_EXCERPTED DATA_.
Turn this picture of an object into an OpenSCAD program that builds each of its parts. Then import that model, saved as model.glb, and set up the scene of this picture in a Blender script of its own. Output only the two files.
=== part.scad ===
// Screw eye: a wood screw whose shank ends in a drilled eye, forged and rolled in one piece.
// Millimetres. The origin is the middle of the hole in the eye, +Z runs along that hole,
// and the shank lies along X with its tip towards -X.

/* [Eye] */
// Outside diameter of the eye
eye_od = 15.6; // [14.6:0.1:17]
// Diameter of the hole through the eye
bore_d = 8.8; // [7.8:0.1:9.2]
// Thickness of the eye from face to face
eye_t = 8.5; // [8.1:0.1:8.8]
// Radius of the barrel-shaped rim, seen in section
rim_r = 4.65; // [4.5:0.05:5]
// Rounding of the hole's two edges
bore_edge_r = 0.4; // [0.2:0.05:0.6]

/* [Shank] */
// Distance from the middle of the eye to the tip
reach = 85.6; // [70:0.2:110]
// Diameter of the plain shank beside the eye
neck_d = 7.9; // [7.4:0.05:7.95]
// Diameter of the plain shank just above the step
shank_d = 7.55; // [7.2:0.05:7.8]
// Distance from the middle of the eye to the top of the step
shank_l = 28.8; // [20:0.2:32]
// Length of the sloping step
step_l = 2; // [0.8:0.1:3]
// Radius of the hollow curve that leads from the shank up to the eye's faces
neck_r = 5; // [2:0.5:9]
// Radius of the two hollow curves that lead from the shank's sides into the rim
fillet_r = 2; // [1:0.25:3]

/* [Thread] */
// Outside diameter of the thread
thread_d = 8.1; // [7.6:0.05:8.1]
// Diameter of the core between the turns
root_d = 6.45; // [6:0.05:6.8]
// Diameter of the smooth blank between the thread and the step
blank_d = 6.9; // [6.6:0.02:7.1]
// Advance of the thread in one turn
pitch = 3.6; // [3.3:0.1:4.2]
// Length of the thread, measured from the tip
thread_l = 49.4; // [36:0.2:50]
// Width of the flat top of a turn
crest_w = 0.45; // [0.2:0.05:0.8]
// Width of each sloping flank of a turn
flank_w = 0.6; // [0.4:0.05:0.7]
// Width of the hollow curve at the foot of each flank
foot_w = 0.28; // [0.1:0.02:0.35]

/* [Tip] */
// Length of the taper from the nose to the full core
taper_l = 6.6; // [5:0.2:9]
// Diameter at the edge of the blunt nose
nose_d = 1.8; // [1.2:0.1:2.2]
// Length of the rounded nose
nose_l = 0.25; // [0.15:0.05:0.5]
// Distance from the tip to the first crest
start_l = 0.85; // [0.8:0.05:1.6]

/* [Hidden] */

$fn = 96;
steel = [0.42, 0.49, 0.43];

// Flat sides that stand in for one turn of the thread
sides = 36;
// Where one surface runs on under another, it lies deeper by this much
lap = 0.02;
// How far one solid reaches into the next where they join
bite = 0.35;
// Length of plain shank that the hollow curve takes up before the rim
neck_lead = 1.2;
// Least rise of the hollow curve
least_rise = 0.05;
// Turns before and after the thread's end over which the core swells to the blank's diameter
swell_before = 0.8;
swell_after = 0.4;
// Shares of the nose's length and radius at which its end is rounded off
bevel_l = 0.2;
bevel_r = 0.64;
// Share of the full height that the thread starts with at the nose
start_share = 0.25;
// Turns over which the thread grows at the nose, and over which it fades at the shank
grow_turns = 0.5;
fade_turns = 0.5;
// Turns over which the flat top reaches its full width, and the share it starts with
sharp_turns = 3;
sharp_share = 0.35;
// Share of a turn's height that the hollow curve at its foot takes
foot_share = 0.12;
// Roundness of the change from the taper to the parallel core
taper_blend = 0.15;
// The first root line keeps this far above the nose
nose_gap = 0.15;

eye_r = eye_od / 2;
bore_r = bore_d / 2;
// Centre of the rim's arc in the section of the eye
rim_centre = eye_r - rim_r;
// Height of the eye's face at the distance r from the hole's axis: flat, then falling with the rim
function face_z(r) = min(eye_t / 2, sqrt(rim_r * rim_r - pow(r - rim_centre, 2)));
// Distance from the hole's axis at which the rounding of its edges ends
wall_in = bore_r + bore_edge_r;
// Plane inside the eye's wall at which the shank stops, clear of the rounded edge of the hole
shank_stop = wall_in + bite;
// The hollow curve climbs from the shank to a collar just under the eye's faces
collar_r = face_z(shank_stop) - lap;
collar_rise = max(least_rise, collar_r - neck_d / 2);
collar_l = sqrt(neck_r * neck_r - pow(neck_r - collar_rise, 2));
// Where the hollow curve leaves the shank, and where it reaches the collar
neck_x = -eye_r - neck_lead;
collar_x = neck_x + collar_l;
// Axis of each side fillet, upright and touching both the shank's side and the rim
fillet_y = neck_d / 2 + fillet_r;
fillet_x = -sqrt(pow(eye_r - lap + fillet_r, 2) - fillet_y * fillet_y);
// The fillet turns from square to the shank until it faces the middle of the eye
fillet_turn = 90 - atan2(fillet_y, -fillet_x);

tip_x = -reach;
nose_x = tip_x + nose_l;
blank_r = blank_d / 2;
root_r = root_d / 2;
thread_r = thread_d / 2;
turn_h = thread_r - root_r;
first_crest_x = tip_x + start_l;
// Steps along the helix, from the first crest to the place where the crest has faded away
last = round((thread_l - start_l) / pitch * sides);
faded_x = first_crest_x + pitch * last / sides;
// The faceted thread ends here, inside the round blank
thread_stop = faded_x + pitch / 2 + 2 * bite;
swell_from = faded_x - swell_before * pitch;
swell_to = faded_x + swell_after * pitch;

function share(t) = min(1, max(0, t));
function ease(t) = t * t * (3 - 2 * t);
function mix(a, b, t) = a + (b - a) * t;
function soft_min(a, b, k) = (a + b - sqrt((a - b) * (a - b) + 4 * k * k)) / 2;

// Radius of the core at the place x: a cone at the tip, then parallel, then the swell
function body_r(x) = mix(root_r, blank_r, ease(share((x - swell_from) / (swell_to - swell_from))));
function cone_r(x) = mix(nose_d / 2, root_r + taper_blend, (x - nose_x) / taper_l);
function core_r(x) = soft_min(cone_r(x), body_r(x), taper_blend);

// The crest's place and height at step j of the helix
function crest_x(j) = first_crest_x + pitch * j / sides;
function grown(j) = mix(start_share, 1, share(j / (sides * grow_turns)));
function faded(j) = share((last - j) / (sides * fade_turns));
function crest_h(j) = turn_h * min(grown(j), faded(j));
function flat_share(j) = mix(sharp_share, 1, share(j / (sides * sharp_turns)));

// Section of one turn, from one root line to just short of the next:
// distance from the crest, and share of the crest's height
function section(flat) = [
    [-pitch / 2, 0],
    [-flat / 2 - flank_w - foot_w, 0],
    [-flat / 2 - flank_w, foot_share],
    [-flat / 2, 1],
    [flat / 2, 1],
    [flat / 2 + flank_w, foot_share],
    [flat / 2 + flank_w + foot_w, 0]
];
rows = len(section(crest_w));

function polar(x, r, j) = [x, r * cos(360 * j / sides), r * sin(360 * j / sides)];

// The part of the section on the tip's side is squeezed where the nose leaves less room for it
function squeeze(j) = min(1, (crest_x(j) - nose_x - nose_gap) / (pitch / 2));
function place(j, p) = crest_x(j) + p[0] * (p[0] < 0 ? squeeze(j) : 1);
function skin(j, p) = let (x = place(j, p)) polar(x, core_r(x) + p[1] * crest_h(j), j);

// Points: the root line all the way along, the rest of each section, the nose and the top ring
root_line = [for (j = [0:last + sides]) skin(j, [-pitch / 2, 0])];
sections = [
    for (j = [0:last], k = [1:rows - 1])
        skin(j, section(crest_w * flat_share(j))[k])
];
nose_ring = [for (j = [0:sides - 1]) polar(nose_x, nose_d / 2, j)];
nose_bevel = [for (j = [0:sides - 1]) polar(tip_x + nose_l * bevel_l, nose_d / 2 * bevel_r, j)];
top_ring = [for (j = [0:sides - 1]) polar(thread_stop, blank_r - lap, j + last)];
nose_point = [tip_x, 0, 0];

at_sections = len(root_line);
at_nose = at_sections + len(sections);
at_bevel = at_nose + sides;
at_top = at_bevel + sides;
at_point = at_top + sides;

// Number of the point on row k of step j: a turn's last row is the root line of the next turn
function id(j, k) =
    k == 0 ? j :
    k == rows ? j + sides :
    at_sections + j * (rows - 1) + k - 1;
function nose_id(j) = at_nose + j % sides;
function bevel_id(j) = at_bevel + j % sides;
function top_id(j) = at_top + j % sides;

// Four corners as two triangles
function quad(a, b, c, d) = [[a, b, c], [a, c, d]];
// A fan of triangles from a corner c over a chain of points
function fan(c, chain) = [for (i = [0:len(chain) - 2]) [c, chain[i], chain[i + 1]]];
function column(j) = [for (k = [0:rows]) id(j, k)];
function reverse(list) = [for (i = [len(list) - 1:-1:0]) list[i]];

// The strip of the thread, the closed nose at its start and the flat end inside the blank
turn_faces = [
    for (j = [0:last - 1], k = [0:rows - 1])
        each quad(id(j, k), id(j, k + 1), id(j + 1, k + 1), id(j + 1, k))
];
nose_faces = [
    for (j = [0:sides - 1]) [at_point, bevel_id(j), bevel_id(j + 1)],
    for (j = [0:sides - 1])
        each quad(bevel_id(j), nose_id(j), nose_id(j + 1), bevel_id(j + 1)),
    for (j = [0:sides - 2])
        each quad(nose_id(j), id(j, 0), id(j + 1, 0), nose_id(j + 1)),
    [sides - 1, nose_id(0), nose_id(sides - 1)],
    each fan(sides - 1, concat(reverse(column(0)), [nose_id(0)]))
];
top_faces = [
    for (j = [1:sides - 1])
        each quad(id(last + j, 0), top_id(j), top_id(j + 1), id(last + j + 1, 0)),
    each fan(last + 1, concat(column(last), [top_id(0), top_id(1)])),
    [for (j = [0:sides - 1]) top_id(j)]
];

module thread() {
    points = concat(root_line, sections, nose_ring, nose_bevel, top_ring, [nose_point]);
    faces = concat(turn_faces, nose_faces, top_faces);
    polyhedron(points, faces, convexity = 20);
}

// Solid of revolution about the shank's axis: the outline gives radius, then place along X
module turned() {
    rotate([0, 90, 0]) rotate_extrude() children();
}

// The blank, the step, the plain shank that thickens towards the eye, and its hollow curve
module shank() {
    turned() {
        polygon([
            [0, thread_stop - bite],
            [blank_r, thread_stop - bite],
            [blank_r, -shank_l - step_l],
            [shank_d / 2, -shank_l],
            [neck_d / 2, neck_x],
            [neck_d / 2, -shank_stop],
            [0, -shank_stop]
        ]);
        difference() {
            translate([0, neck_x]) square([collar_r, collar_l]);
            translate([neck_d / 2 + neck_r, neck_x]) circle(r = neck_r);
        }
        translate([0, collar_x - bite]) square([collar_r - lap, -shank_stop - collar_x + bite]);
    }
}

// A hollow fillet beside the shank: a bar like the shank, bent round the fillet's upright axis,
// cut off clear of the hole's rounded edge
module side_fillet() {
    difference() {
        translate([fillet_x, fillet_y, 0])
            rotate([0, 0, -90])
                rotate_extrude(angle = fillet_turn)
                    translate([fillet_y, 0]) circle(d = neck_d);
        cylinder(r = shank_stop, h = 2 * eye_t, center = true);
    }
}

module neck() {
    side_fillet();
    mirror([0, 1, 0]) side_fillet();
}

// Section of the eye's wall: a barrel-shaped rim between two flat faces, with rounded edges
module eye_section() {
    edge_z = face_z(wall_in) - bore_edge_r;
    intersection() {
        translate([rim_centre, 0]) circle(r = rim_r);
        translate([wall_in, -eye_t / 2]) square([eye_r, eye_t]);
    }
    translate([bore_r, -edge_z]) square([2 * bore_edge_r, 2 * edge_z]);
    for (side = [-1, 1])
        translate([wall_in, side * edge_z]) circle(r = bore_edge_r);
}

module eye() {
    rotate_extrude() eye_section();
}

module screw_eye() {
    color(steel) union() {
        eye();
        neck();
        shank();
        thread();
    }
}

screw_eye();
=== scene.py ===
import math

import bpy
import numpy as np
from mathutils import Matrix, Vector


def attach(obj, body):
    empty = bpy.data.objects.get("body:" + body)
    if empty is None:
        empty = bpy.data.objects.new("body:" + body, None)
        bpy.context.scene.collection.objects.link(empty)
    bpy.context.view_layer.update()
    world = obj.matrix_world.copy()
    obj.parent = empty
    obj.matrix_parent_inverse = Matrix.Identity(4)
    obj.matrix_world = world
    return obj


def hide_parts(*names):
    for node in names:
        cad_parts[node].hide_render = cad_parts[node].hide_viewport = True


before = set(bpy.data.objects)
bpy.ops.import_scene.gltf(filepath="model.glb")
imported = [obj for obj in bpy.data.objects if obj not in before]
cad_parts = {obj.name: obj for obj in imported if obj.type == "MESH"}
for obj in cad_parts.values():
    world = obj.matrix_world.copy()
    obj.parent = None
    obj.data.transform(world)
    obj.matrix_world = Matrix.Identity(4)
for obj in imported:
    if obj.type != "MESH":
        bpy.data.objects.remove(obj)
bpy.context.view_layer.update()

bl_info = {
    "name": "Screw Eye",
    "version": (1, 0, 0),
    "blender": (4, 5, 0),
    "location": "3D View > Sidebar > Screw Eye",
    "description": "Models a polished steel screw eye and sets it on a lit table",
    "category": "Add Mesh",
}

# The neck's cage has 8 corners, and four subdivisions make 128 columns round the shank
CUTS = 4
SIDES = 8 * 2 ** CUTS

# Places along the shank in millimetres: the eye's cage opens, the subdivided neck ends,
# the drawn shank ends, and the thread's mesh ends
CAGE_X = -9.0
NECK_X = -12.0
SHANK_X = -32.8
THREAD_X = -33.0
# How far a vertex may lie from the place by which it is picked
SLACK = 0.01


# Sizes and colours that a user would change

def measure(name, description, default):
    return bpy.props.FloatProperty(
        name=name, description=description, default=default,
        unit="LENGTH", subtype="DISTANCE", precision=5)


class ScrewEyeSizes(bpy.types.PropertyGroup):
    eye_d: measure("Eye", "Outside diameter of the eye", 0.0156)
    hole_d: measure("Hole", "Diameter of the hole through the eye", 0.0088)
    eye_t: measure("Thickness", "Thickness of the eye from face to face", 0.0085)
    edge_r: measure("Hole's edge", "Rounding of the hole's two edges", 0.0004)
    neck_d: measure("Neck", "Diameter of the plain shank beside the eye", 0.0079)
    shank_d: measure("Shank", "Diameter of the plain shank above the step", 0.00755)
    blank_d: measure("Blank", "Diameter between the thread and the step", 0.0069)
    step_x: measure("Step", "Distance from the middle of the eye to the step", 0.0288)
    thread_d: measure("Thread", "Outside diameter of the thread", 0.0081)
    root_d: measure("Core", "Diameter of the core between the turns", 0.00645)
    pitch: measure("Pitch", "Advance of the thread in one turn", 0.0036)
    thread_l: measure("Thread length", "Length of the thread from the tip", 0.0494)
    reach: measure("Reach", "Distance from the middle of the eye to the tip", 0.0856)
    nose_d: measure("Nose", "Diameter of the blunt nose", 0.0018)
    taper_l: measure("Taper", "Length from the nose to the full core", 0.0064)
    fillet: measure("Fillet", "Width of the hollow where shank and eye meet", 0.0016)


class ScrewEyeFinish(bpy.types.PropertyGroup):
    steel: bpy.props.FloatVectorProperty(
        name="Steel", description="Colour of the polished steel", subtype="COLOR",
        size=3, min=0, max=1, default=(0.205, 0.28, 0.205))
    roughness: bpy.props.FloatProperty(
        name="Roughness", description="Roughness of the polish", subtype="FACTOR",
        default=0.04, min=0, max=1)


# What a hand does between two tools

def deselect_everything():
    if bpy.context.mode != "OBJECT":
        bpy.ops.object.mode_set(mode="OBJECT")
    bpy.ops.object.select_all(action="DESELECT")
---
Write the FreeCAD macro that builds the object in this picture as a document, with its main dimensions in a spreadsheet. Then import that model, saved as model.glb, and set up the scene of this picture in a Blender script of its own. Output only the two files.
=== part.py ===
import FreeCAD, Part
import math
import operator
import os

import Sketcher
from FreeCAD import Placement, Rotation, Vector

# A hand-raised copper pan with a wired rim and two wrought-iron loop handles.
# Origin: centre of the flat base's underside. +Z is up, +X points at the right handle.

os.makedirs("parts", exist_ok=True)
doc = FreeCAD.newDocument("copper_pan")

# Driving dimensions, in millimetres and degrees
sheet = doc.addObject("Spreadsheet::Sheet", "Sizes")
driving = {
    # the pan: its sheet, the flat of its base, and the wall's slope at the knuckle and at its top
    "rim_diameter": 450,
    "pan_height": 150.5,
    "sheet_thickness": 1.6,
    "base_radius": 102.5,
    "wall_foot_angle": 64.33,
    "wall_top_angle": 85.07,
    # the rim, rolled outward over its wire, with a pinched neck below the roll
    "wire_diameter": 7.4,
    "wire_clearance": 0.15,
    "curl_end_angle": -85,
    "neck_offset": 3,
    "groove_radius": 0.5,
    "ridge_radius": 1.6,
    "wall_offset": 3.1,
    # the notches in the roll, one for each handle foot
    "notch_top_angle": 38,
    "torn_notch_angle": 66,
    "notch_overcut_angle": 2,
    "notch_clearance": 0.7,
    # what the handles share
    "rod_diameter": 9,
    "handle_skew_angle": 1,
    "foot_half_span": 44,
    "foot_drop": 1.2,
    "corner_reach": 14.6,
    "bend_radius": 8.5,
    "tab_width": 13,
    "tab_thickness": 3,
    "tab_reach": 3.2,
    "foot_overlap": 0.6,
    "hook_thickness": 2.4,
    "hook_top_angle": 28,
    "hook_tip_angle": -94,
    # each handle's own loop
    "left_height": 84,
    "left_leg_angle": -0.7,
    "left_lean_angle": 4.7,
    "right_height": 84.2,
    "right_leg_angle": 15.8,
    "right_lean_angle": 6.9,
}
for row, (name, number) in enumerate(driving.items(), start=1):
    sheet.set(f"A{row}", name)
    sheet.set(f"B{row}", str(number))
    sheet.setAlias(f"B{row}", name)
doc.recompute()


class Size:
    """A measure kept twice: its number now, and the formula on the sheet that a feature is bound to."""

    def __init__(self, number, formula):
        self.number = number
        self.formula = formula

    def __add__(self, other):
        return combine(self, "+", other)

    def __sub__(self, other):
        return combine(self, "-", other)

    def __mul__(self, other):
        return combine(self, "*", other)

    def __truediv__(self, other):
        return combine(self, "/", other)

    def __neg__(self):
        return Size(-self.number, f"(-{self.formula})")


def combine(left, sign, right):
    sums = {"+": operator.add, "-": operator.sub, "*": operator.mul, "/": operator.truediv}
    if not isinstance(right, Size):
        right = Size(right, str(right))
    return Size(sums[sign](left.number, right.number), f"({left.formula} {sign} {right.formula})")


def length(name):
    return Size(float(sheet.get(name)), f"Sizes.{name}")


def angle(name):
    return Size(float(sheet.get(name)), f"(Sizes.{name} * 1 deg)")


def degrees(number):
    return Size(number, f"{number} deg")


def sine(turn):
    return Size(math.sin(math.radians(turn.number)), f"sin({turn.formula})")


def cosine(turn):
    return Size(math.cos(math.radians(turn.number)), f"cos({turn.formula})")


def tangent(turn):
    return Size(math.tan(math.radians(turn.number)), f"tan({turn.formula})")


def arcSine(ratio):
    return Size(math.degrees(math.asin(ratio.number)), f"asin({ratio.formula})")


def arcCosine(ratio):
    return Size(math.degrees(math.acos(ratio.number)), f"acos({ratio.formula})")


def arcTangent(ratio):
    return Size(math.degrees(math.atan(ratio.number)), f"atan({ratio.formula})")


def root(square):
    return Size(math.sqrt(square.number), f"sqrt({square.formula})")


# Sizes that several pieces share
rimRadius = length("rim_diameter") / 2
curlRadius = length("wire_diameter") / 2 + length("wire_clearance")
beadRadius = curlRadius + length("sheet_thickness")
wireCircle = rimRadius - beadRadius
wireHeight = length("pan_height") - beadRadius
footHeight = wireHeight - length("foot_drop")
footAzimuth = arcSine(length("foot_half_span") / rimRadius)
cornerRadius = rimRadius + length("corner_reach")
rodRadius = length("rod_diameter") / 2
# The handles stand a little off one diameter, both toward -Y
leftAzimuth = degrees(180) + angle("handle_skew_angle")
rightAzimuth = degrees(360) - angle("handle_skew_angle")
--
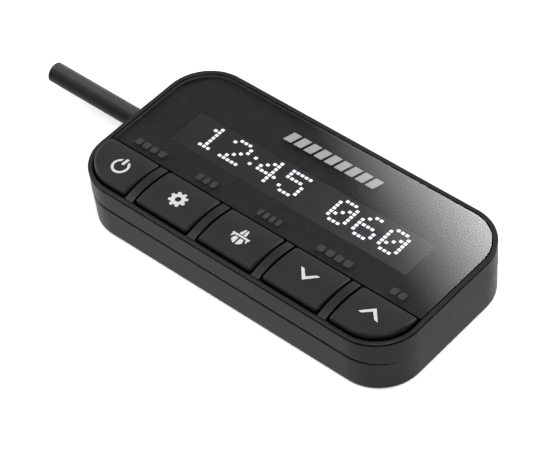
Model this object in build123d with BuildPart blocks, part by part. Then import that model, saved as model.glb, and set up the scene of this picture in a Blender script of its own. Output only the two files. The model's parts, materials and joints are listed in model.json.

_WRITTEN EXERCISE_.
Only the lines from the one with "Turn this picture" up to the one with "tip towards -X." should be repeated, both included, exactly as they appear.

_TASK RESULT_.
Turn this picture of an object into an OpenSCAD program that builds each of its parts. Then import that model, saved as model.glb, and set up the scene of this picture in a Blender script of its own. Output only the two files.
=== part.scad ===
// Screw eye: a wood screw whose shank ends in a drilled eye, forged and rolled in one piece.
// Millimetres. The origin is the middle of the hole in the eye, +Z runs along that hole,
// and the shank lies along X with its tip towards -X.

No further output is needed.